Camp Not-a-Wheeze is a nonprofit organization with a camp budget of $75,000, which includes scholarships, transportation, camp rental, and all activities. The cost for campers is $650. All camp staff are volunteers and most have medical backgrounds, including nurses, respiratory therapists, and doctors.
This year the camp added a collaboration with the Maricopa County Air Quality Department, which provided health kits to teach kids about lung anatomy and how lungs operate. The kits are part of the county’s air quality education program, which teaches students about the importance of breathing clean air.
“When we talk about air quality, things like particulates in the air are important because people with asthma are going to have a harder time,” Crawford said. “We all want to breathe clean and healthy air but we live in a state where our air is not healthy, so things like those high-risk things are important for asthmatics to know.”
Campers learn about the three symptoms of an asthma attack: constriction, mucus, and inflammation. They also are taught when to use their bronchodilator, which is called a rescue medication as it provides quick relief that lasts a few hours, and a controller medication, which reduces inflammation and has a longer-lasting effect.
Crawford said their studies have shown that parents of children who attend Camp Not-A-Wheeze save on average about $2,500 a year on direct costs such as hospitalizations, emergency room visits, and doctor appointments.
“Traditionally, kids miss on average three days of school each year,” he said. “That’s an indirect cost of asthma because now parents have to stay home from work. They’re taking PTO or going without pay. If we can give more opportunities to those children it’s a win-win for everyone.”
Additionally, camp leaders hope to help lower asthma’s mortality rate.

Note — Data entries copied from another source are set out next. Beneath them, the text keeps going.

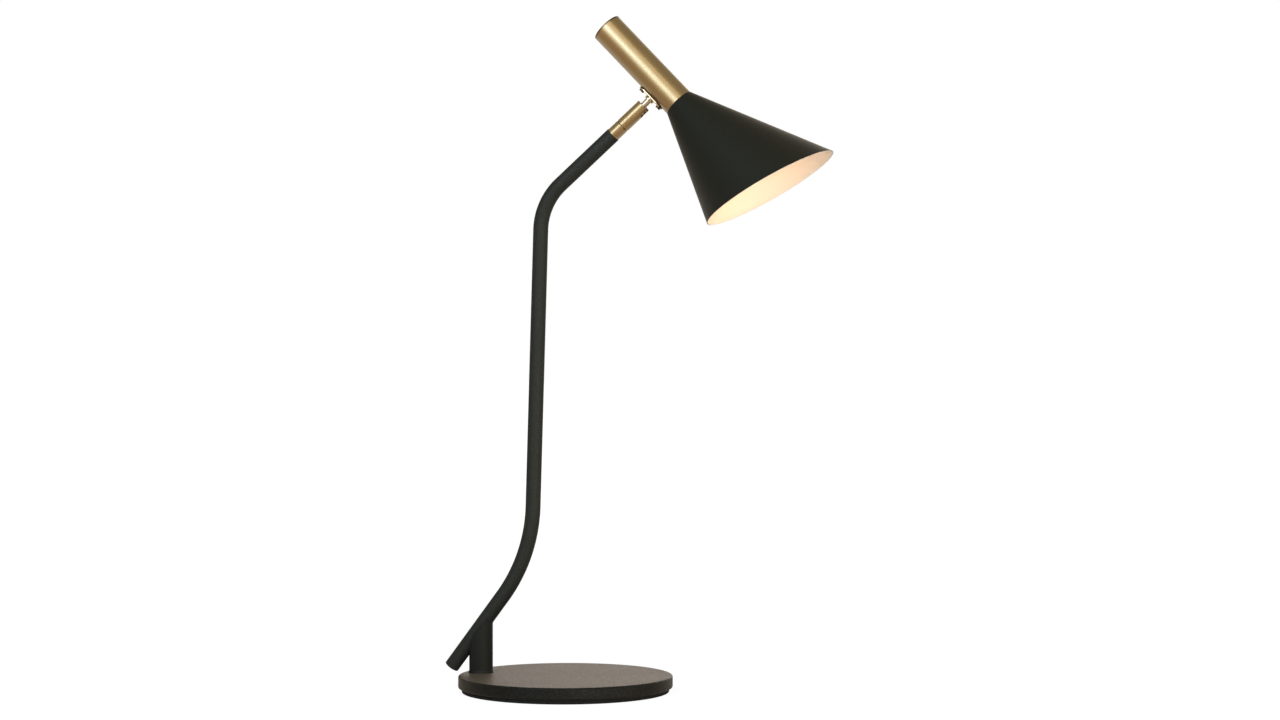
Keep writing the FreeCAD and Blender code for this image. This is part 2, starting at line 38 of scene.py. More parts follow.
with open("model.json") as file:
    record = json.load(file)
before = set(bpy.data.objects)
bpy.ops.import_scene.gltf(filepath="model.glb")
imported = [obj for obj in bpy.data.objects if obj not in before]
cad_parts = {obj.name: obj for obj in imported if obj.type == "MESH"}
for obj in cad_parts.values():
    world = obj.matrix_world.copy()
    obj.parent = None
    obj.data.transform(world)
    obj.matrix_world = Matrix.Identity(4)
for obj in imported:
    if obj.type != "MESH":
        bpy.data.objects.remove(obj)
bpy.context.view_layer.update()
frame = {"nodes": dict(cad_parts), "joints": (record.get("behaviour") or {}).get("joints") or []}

# Lengths are metres and angles radians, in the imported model's own frame. +Z is up, +X points from the
# arm to the shade, and the lamp is symmetric about the plane y = 0.

WHITE = (1.0, 1.0, 1.0)
Y = np.array([0.0, 1.0, 0.0])

# An edge that turns by more than SHARP stays sharp, and points nearer than MERGE become one
SHARP = math.radians(38)
MERGE = 1e-7

# How many points each form has, or a thread has a turn, and how often the bead's line is smoothed
AROUND = 96
AROUND_SHADE = 192
AROUND_BEAD = 16
CORNER_STEPS = 8
ARM_END_STEPS = 5
ARM_BEND_STEPS = 40
BEAD_END_STEPS = 33
BEAD_SIDE_STEPS = 38
SHADE_STEPS = 25
LIP_STEPS = 7
GLOBE_STEPS = 48
TURN_STEPS = 20
SMOOTHINGS = 6


def mm(value):
    return value / 1000


def srgb(red, green, blue):
    """A colour read off a screen, 0 to 255, as the linear values that shaders use."""
    level = np.array([red, green, blue]) / 255
    linear = np.where(level <= 0.04045, level / 12.92, ((level + 0.055) / 1.055) ** 2.4)
    return tuple(float(v) for v in linear)


def scaled(tint, factor):
    """A colour made darker or lighter, at most white."""
    return tuple(min(1.0, v * factor) for v in tint)


def length(name, description, default):
    """A length whose default is written in millimetres."""
    return FloatProperty(name=name, description=description, default=mm(default), unit="LENGTH",
                         subtype="DISTANCE", precision=5)


def angle(name, description, default):
    """An angle whose default is written in degrees."""
    return FloatProperty(name=name, description=description, default=math.radians(default),
                         unit="ROTATION", subtype="ANGLE")


def strength(name, description, default):
    """A strength of light, where 1 shows as white, or a share of it."""
    return FloatProperty(name=name, description=description, default=default, min=0)


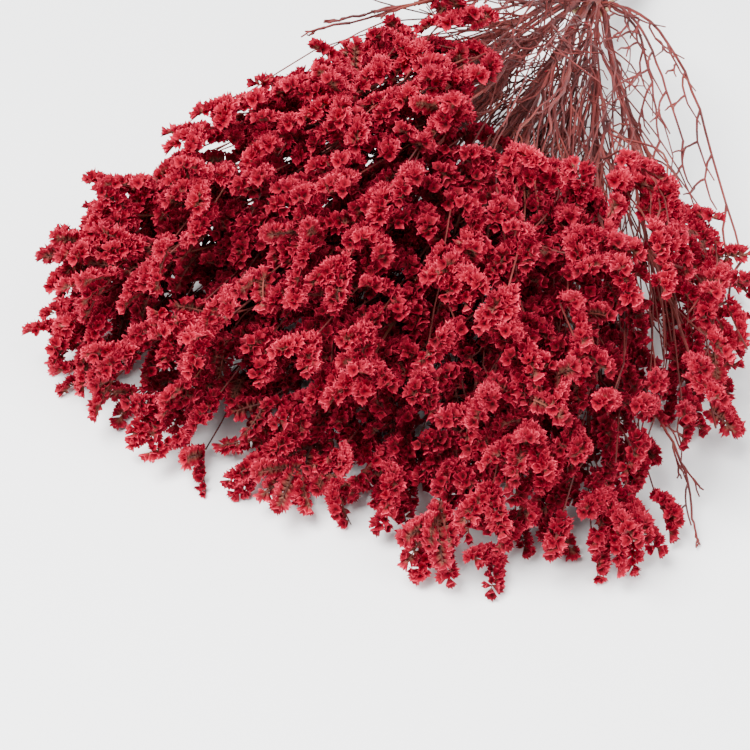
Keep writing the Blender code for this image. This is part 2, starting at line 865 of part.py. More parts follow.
def main():
    for obj in list(bpy.data.objects):
        bpy.data.objects.remove(obj)
    parts, cutters = collection("dried_statice"), collection("cutters")
    finishes = {
        "stem": material("statice_stem", STEM_COLOUR, 0.75),
        "floret": material("statice_floret", FLORET_COLOUR, 0.8),
    }
    tie_finish = material("tie_cord", TIE_COLOUR, 0.85)
    sections = {n: profile(f"section_{n}", n, cutters) for n in (LEADER_SIDES, CORD_SIDES)}
    cutter = floor_cutter(cutters)
    sprays = plan_sprays()
    rest_drop = end_drop(sprays)
    draw = random.Random(SEED + 1)
    for spray in sprays:
        build_spray(spray, rest_drop, sections, finishes, cutter, parts, draw)
    build_tie(sprays, sections, tie_finish, parts)


main()
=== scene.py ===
"""Looks of the dried statice: papery red florets on fine brown stems, held by a twine tie.

Metres, +Z up, in the frame of the CAD model. Each CAD spray is replaced by two finer pieces, its
stems and its flowers, that follow the same seeded rule as the solids. Azimuths are in degrees from
-Y towards +X, elevations in degrees above the surface, and distances in metres from the tie.
"""

import logging
import math
import random
from collections.abc import Callable, Sequence
from dataclasses import dataclass, field
from enum import Enum

import bmesh
import bpy
import numpy as np
from mathutils import Matrix, Vector


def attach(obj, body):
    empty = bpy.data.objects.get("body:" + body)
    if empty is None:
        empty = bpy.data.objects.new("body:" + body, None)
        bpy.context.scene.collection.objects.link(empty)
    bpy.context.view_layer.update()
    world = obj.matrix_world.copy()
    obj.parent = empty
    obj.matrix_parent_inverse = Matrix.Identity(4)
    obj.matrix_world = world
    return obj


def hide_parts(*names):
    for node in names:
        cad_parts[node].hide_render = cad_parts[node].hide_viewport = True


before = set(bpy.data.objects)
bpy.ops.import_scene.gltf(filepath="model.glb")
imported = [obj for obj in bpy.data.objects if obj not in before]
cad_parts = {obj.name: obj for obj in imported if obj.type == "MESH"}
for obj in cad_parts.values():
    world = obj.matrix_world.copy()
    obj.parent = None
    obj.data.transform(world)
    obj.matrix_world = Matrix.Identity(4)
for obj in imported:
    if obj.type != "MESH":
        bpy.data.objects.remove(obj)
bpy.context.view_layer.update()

log = logging.getLogger("dried_statice")

# The first and last value along a line, or the least and most of a random draw.
Span = tuple[float, float]
# An azimuth and an elevation in degrees, and a distance from the middle of the tie in metres.
Spot = tuple[float, float, float]
# Positions on a colour ramp, each with its linear colour.
Stops = tuple[tuple[float, tuple[float, float, float]], ...]


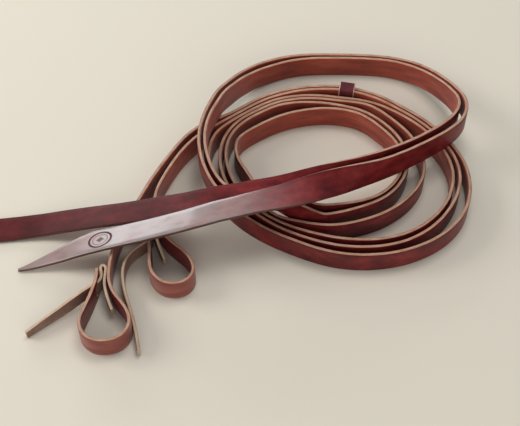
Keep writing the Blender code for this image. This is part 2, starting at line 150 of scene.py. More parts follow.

“If we can decrease the mortality rate for asthma that’s great because asthma is a manageable disease yet we still see 3,000 people dying a year from asthma,” Crawford said.
Jose Noriega is a returning camper. He said he has learned a lot from his time there, but like kids who attend any camp, his favorite part of the week is making friends.
“I like all the activities that we do, and that we get to make friends here that have asthma like us,” Noriega said.
Brandon Pecak kept coming back as a camper, and now he volunteers.
He said the camp has taught him “the type of relationships you need to have with people, ways to learn new things and ways to get out of your bubble a little bit,” Pecak said. “It showed me that I can do different things … that maybe you thought you couldn’t do because you have asthma, like exercise and go on horses.”
The camp affects not only the campers but the volunteers, too.
“I came starting out as a mom volunteer with a daughter with asthma,” said Scotti Rodriguez, a board member, and volunteer. “I really wanted to let her be educated on her asthma and then I willingly joined the board.
“It’s not just sending your kid off to summer camp,” Rodriguez said. “They come back with so much knowledge. Gearing it towards those low-income families is a blessing. We are able to transport them, feed them all week, educate them, show them, and send them home with tools. They do not leave here empty-handed.”
Tests at the beginning and end of camp tell administrators that the program is working.
“These kids are leaving here with almost a 98% improvement in test scores,” Crawford said. “By the time they leave camp, they know what a rescue drug is, they know what a controller drug is, they know what triggers to avoid, and that’s what fills my cup.”